Número de referencia
[2009] VCAT 2231
Idioma
Inglés
Materia
Mar, Medio ambiente gen., Tierra y suelos
Palabra clave
Cambio climático Ordenación de áreas costeras Manejo de tierras
Resumen
This case involved a merits review by the Victorian Civil and Administrative Tribunal of Condition 4 on a permit granted for the subdivision of land in Metung, East Gippsland. Condition 4 had been inserted at the direction of the East Gippsland Catchment Management Authority (EGCMA), the referral authority on the application given that part of the subject land was contained within a Land Subject to Inundation Overlay. It required the applicant, before commencing any development on the land, to enter into an agreement with the Council and the East Gippsland Catchment Management Authority under section 173 of the Planning and Environment Act 1987 to provide that the building envelope on lot 1 would not be below the 1.6m AHD contour. The applicant opposed the wording of the condition arguing that its effect was to deny his development and infill of the site contrary to the broader planning policy matrix. Around the time the application for review had been lodged, Clause 15.08-1 had been introduced into the Victorian Planning Provisions. The clause requires coastal planners to assess the risks and coastal impacts associated with climate change, including planning for a sea rise of not less than 0.8 metres by the year 2100, and to additionally consider the combined effect of tides, storm surges, coastal processes and local conditions of topography and geology. The Tribunal was of the opinion that development of Lot 1 could be achieved without causing an increase in flood risk through the application of appropriate conditions.
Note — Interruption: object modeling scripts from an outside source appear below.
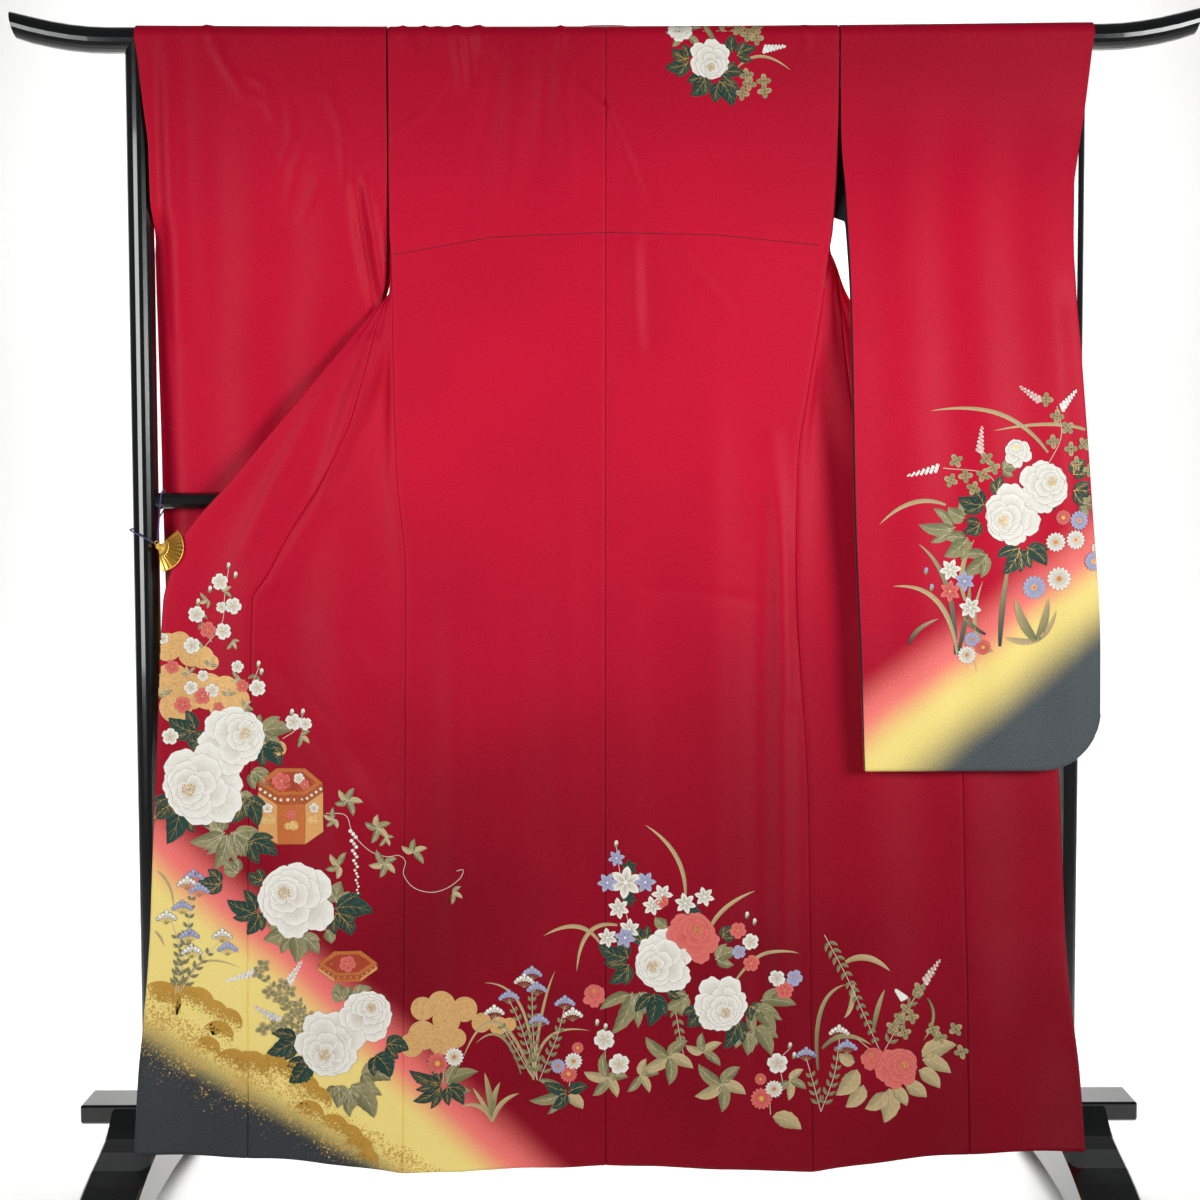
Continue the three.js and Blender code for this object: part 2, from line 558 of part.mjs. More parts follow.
// A long sleeve: one panel folded over the rail, sewn along its bottom and below the hand opening.
function sleeveGeometry(sleeve, side) {
  const table = columns(sleeve.rows);
  const steps = 8;
  const levels = [1640, 1600, 1560, 1520, 1480, 1430, 1380, 1330, 1280, 1220, 1150, 1080, 1010, 940, 860];
  levels.push(780, 710, 660);
  const shares = Array.from({ length: steps + 1 }, (_, k) => 1 - (1 - k / steps) ** 1.5);
  const place = (z, share, layer) => {
    const outer = layer < 0 ? table.nearOuter(z) : table.farOuter(z);
    const x = lerp(table.inner(z), outer, share);
    const half = (table.far(z) - table.near(z)) / 2;
    const sewn = smooth((sleeve.mouth - z) / 60) * smooth((share - 0.8) / 0.2);
    const thin = lerp(half, 1.7, sewn);
    const fold = SLEEVE_FOLD_DEPTH * Math.sin(Math.PI * share) * smooth((1600 - z) / 200) * smooth((z - 640) / 100);
    const wave = fold * Math.sin(2 * Math.PI * SLEEVE_FOLDS * share + (layer < 0 ? 0 : 1.2));
    return { x, y: (table.near(z) + table.far(z)) / 2 + layer * thin + wave * (1 - sewn) };
  };
  const bottomAt = (x) => {
    const reach = Math.abs(x) - (Math.abs(table.nearOuter(sleeve.bottom)) - sleeve.corner);
    const lift = reach > 0 ? sleeve.corner - Math.sqrt(Math.max(0, sleeve.corner ** 2 - reach ** 2)) : 0;
    return sleeve.bottom + lift;
  };
  const layerRows = (layer) => levels.map((level) => shares.map((share) => {
    const at = place(level, share, layer);
    const low = Math.min(bottomAt(at.x) + 6, sleeve.bottom + sleeve.corner);
    const z = level > 800 ? level : lerp(800, low, (800 - level) / 140);
    return new THREE.Vector3(at.x, at.y, z);
  }));
  const over = (turns, layer) => turns.map((turn) => shares.map((share) => (
    overRail(lerp(table.inner(SHOULDER), table.nearOuter(SHOULDER) + side * 3, share), turn, layer)
  )));
  const bottom = shares.map((share) => {
    const near = place(sleeve.bottom, share, -1);
    const far = place(sleeve.bottom, share, 1);
    const low = Math.min(bottomAt(near.x), sleeve.bottom + sleeve.corner - 6);
    return new THREE.Vector3(near.x, (near.y + far.y) / 2, low);
  });
  const turns = RAIL_TURNS.slice(1);
  return clothWall([
    ...over([0], -1), ...over(turns, -1), ...layerRows(-1), bottom,
    ...layerRows(1).reverse(), ...over([...turns].reverse(), 1),
  ], { ring: true });
}

// ---------------------------------------------------------------- clip and its cord

// A ribbed metal fan in front of the cloth's edge, riveted to a plain jaw behind it.
function clipGeometry() {
  const ribs = 9;
  const steps = ribs * 2;
  const from = THREE.MathUtils.degToRad(40);
  const to = THREE.MathUtils.degToRad(-84);
  const cloth = -29;
  const fan = (reach, nearY, farY, pleat) => {
    const ringAt = (radius, wave) => {
      const front = [];
      const rear = [];
      for (let k = 0; k <= steps; k++) {
        const angle = lerp(from, to, k / steps);
        const scallop = radius * (k % 2 ? 1.04 : 1);
        const x = CLIP_RIVET.x + scallop * Math.cos(angle);
        const z = CLIP_RIVET.z + scallop * Math.sin(angle);
        front.push(new THREE.Vector3(x, nearY - (k % 2 ? wave : 0), z));
        rear.unshift(new THREE.Vector3(x, farY, z));
      }
      return [...front, ...rear];
    };
    return loft([ringAt(4, 0), ringAt(reach * 0.5, pleat), ringAt(reach, pleat)]);
  };
  const plates = solidOf(fan(CLIP_RADIUS, cloth - 2, cloth - 3.6, 1))
    .add(solidOf(fan(CLIP_RADIUS * 0.8, cloth + 3.6, cloth + 2, 0)));
  const round = loft([0, 1].map((end) => circle(16, (angle) => new THREE.Vector3(
    CLIP_RIVET.x + 5 * Math.cos(angle),
    cloth - 4.6 + 9.2 * end,
    CLIP_RIVET.z + 5 * Math.sin(angle),
  ))));
  return geometryFrom(plates.add(solidOf(round)));
}

// The cord's route: from the clip up and over the crossbar, behind the post and back across its face.
const CORD_ROUTE = [
  { x: -634.5, y: -27, z: 953 }, { x: -634, y: -24, z: 970 }, { x: -633.5, y: -18.5, z: 992 },
  { x: -633, y: -14.5, z: 1008 }, { x: -632, y: -9.5, z: 1022 }, { x: -631.5, y: 0, z: 1026 },
  { x: -632, y: 10, z: 1021 }, { x: -633.5, y: 15, z: 1009 }, { x: -636.5, y: 17.5, z: 998 },
  { x: -645, y: 20.5, z: 986 }, { x: -657, y: 22, z: 978 }, { x: -670, y: 18, z: 973 },
  { x: -677.5, y: 9, z: 971 }, { x: -679.5, y: 0, z: 970 }, { x: -677.5, y: -9, z: 969 },
  { x: -670, y: -18, z: 966 }, { x: -657, y: -22.5, z: 960 }, { x: -645, y: -25, z: 954 },
  { x: -639, y: -27, z: 950.5 },
];

function cordGeometry() {
  const path = new THREE.CatmullRomCurve3(CORD_ROUTE.map(({ x, y, z }) => new THREE.Vector3(x, y, z)));
  const section = new THREE.Shape(circle(8, (angle) => new THREE.Vector2(
    CORD_RADIUS * Math.cos(angle),
    CORD_RADIUS * Math.sin(angle),
  )));
  return new THREE.ExtrudeGeometry(section, { steps: 28, extrudePath: path, bevelEnabled: false });
}

// ---------------------------------------------------------------- materials and assembly

const material = (color, roughness, metalness) => new THREE.MeshStandardMaterial({ color, roughness, metalness });
const lacquer = () => material(0x0b0c0d, 0.12, 0);
const silk = () => material(0xb0152f, 0.6, 0);
const gilt = () => material(0xd8b04a, 0.35, 0.9);
const plait = () => material(0x38235f, 0.7, 0);

const kimono = new THREE.Group();

function addPiece(parent, name, geometry, look) {
  const mesh = new THREE.Mesh(geometry, look);
  mesh.name = name;
  parent.add(mesh);
}

const rack = new THREE.Group();
addPiece(rack, 'rail', railGeometry(), lacquer());
addPiece(rack, 'crossbar', crossbarGeometry(), lacquer());
addPiece(rack, 'beam', beamGeometry(), lacquer());
const sides = [['left', -1, FRONT_LEFT, SLEEVE_LEFT], ['right', 1, FRONT_RIGHT, SLEEVE_RIGHT]];
for (const [name, side] of sides) {
  addPiece(rack, `post_${name}`, postGeometry(side * POST_X), lacquer());
  addPiece(rack, `foot_${name}`, footGeometry(side), lacquer());
}

const garment = new THREE.Group();
for (const [name, side, front, sleeve] of sides) {
  addPiece(garment, `back_${name}`, backGeometry(side), silk());
  addPiece(garment, `front_${name}`, frontGeometry(front), silk());
  addPiece(garment, `okumi_${name}`, overlapGeometry(front), silk());
  addPiece(garment, `sleeve_${name}`, sleeveGeometry(sleeve, side), silk());
}
addPiece(garment, 'collar', collarGeometry(), silk());

const holder = new THREE.Group();
addPiece(holder, 'clip', clipGeometry(), gilt());
addPiece(holder, 'clip_cord', cordGeometry(), plait());

kimono.add(rack, garment, holder);

export default kimono;
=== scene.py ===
"""A long-sleeved furisode kimono spread over a lacquered kimono rack, shown from its back.

Metres. +Z is up, the garment's back faces -Y and the floor is z = 0. "Left" and "right" are those of
someone who looks at the garment's back.
"""
import math
import random

import bmesh
import bpy
import numpy as np
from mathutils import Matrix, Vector
from mathutils.bvhtree import BVHTree


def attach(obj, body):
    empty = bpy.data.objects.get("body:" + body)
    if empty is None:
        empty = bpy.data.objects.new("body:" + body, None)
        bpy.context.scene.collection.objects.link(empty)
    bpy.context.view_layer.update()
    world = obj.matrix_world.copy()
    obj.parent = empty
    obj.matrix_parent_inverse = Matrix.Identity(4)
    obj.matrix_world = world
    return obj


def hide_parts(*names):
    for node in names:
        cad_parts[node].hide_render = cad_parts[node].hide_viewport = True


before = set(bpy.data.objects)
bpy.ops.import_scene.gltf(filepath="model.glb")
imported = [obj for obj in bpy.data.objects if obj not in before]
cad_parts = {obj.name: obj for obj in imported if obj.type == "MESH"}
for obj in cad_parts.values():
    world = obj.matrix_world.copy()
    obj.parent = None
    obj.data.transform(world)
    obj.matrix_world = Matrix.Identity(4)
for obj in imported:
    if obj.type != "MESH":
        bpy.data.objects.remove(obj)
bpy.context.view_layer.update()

bl_info = {
    "name": "Furisode kimono on a rack",
    "version": (1, 0, 0),
    "blender": (4, 5, 0),
    "location": "View3D > Sidebar > Kimono",
    "description": "Dresses the kimono and its rack: silk shells, dyed motifs, lacquer and the gilt clip",
    "category": "Add Mesh",
}

BODY = "root"
MM = 0.001


# ---------------------------------------------------------------- settings

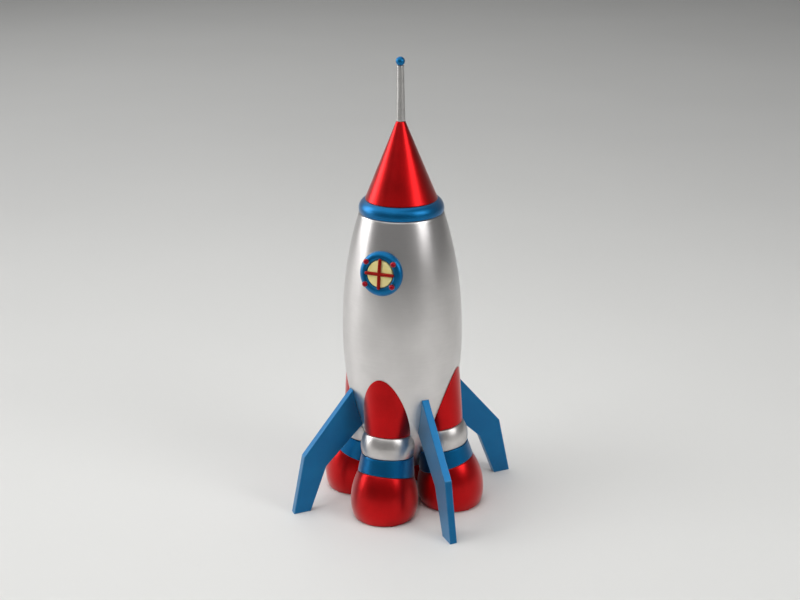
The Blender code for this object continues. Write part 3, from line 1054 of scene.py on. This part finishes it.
# Each lamp stands at an azimuth, elevation and distance from the point it aims at, in metres,
# with its power in watts. One without diffuse gives only highlights, and one without glossy
# gives none.
lampAim = (0.0, 0.0, 180.0 * mm)
softboxes = {
    "keyRight": {
        "azimuth": 79.0,
        "elevation": 31.0,
        "distance": 1.6,
        "size": (0.7, 0.9),
        "power": 7.5,
    },
    "sideLeft": {
        "azimuth": -88.0,
        "elevation": 21.0,
        "distance": 3.0,
        "size": (1.0, 1.8),
        "power": 33.0,
        "diffuse": False,
    },
    "frontLeft": {
        "azimuth": -70.0,
        "elevation": 8.0,
        "distance": 2.0,
        "size": (0.4, 0.6),
        "power": 0.8,
        "spread": 90.0,
    },
    "frontHigh": {
        "azimuth": 15.0,
        "elevation": 50.0,
        "distance": 2.4,
        "size": (3.4, 1.0),
        "power": 9.0,
        "diffuse": False,
    },
    "overhead": {
        "azimuth": -110.0,
        "elevation": 66.0,
        "distance": 2.8,
        "size": (4.6, 4.6),
        "power": 66.0,
    },
    "pool": {  # a gridded lamp overhead, linked to the floor alone
        "azimuth": 0.0,
        "elevation": 80.0,
        "distance": 1.7,
        "size": (0.8, 0.8),
        "power": 1.6,
        "spread": 70.0,
        "glossy": False,
        "floorOnly": True,
    },
    "fillLeft": {
        "azimuth": -52.0,
        "elevation": 36.0,
        "distance": 2.4,
        "size": (1.6, 1.6),
        "power": 22.0,
        "glossy": False,
    },
}


def makeSoftbox(name, look, floorGroup):
    lamp = bpy.data.lights.new(name, "AREA")
    lamp.shape = "RECTANGLE"
    lamp.size, lamp.size_y = look["size"]
    lamp.energy = look["power"]
    lamp.spread = math.radians(look.get("spread", 180.0))
    softbox = bpy.data.objects.new(name, lamp)
    out = outwards(look["azimuth"], look["elevation"])
    softbox.location = Vector(lampAim) + out * look["distance"]
    softbox.rotation_mode = "QUATERNION"
    softbox.rotation_quaternion = (-out).to_track_quat("-Z", "Y")
    softbox.visible_camera = False
    softbox.visible_glossy = look.get("glossy", True)
    softbox.visible_diffuse = look.get("diffuse", True)
    if look.get("floorOnly"):
        softbox.light_linking.receiver_collection = floorGroup
    bpy.context.scene.collection.objects.link(softbox)


studio = {
    "colour": "FFFFFF",
    "strength": 0.16,
    "horizon": 0.122,
    "risesTo": 12.0,  # degrees above the horizon
}


def makeWorld(look):
    # an even pale room, a little darker low down, where it meets the far floor
    world = bpy.data.worlds.new("studio")
    world.use_nodes = True
    background = world.node_tree.nodes["Background"]
    background.inputs["Color"].default_value = linear(look["colour"])
    towards = addNode(world, "ShaderNodeTexCoord").outputs["Generated"]
    height = addNode(world, "ShaderNodeSeparateXYZ", {"Vector": towards})
    strength = addNode(world, "ShaderNodeMapRange", {
        "Value": height.outputs["Z"],
        "From Min": 0.0,
        "From Max": math.sin(math.radians(look["risesTo"])),
        "To Min": look["horizon"],
        "To Max": look["strength"],
    }, interpolation_type="SMOOTHSTEP")
    world.node_tree.links.new(strength.outputs["Result"], background.inputs["Strength"])
    bpy.context.scene.world = world


floorGroup = bpy.data.collections.new("floorGroup")
floorGroup.objects.link(makeFloor(paleFloor))
for softboxName, softboxLook in softboxes.items():
    makeSoftbox(softboxName, softboxLook, floorGroup)
makeWorld(studio)
bpy.context.scene.view_settings.view_transform = "Standard"
print("floor and lights made")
He ordered the rewording of Condition 4, to enable an ‘appropriate response to the climate change provisions in Clause 15.08-1’ that incorporated ‘the most up to date information about existing flooding conditions and … applies a reasonable degree of precaution to anticipated rise in sea level and other events such as storm tides’. Acknowledging the EGCMA claim would have objected to the application on the basis of the information supplied in the hearing and referenced in the witness reports, the Tribunal observed that there is no information in either the Victorian Coastal Strategy or Clause 15.08-1 that specifically prohibits the development of a dwelling on land that is partially subject to flooding in a low velocity flow scenario. Rather the relevant directions are to plan for and manage potential coastal impacts.